For the works histogram, the data appears positively skewed. It is difficult to state the exact kurtosis, but it appears abnormal. For the does not work histogram, the data also appears positively skewed.It is difficult to state the exact kurtosis, but it appears abnormal

print(ggboxplot(Dataset6.2, x = "Work_Status", y = "Study_Hours", 
                color = "Work_Status", palette = "jco", add = "jitter"))

The works boxplot appears normal. There are dots past the whiskers. The does not work boxplot appears abnormal. There are several dots past the whiskers.
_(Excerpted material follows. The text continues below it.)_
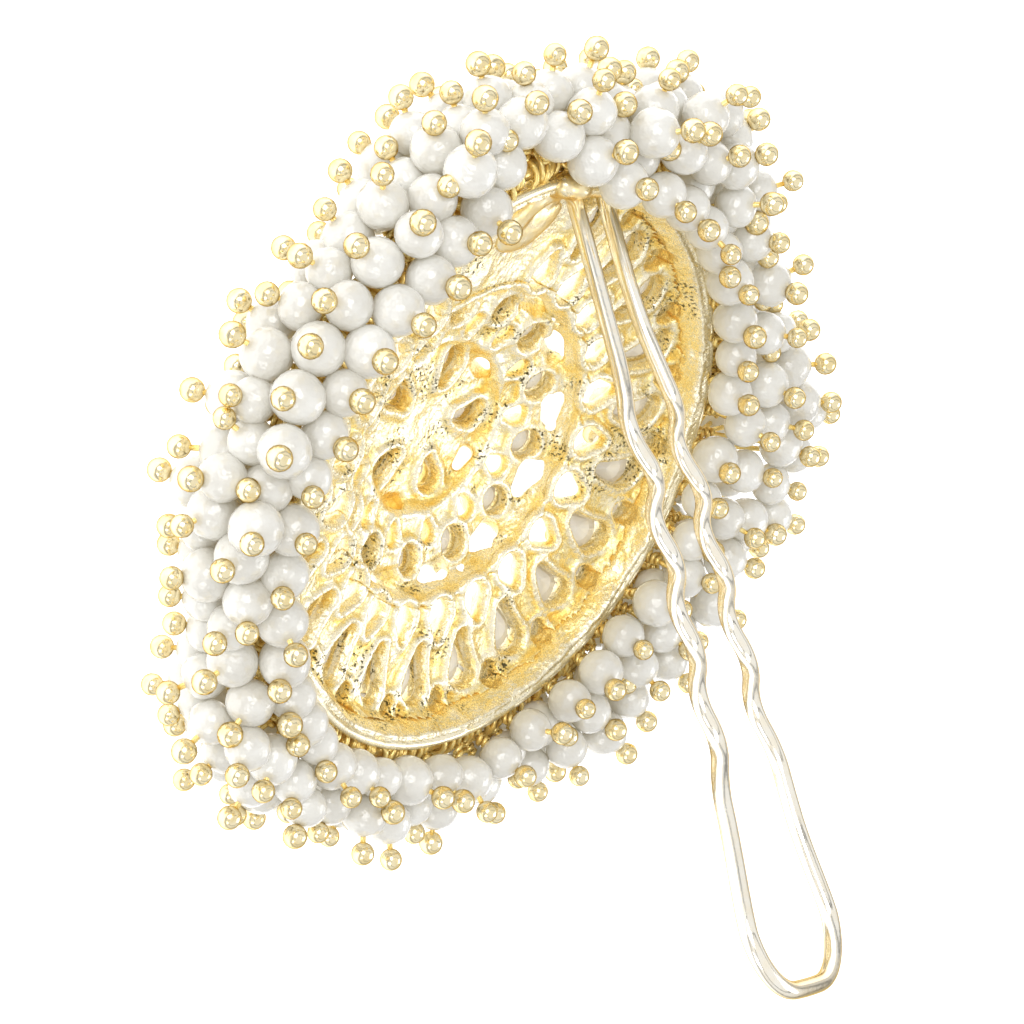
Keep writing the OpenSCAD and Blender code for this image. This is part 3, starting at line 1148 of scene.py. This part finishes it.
    def cut_windows(self, rng: np.random.Generator) -> None:
        """Cuts the slanted windows low in the two step walls.

        Args:
            rng: where the small differences between windows come from.
        """
        ways = self.piercing
        middle = ways.ring(ways.middle_start, ways.middle_count, half=True)
        hub = ways.ring(ways.hub_start, ways.hub_count, half=True)
        rows = (
            Window(Tier.MIDDLE, 13.75, Drop(0.95, 0.6, 2.1, 0.0), middle),
            Window(Tier.HUB, 7.6, Drop(0.75, 0.55, 1.3, 0.0), hub),
        )
        slope = math.radians(90 + self.window_slope)
        for row in rows:
            tilt = self.profile.tilt(row.tier)
            for azimuth in row.azimuths:
                shape = row.drop.grown(float(rng.uniform(-0.1, 0.08)))
                block, (along, across, out) = self.local(row.tier, row.at, azimuth, 4.6)
                flat = along * math.cos(tilt) - out * math.sin(tilt)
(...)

Although some are very close to the whiskers, some are arguably far away.

shapiro.test(Dataset6.2$Study_Hours[Dataset6.2$Work_Status == "Works"])

## 
##  Shapiro-Wilk normality test
## 
## data:  Dataset6.2$Study_Hours[Dataset6.2$Work_Status == "Works"]
## W = 0.94582, p-value = 0.1305

shapiro.test(Dataset6.2$Study_Hours[Dataset6.2$Work_Status == "Does_Not_Work"])

## 
##  Shapiro-Wilk normality test
## 
## data:  Dataset6.2$Study_Hours[Dataset6.2$Work_Status == "Does_Not_Work"]
## W = 0.83909, p-value = 0.0003695

The data for works was normal (p > .05). The data for does not work data was abnormal (p < .05).

wilcox.test(Study_Hours ~ Work_Status, data = Dataset6.2)

## 
##  Wilcoxon rank sum exact test
## 
## data:  Study_Hours by Work_Status
## W = 569, p-value = 0.07973
## alternative hypothesis: true location shift is not equal to 0

p > .05( greater than .05 this means the results were not significant)

cliff.delta(Study_Hours ~ Work_Status, data = Dataset6.2)

## 
## Cliff's Delta
## 
## delta estimate: 0.2644444 (small)
## 95 percent confidence interval:
##       lower       upper 
## -0.03422594  0.51975307

effect size magnitude is small Does_Not_Work (Mdn = 8.54) were significantly different from Working students (Mdn = 5.64) in exam scores, U = 0.83909, p = .0003. The effect size was small (r₍rb₎ = 0.26).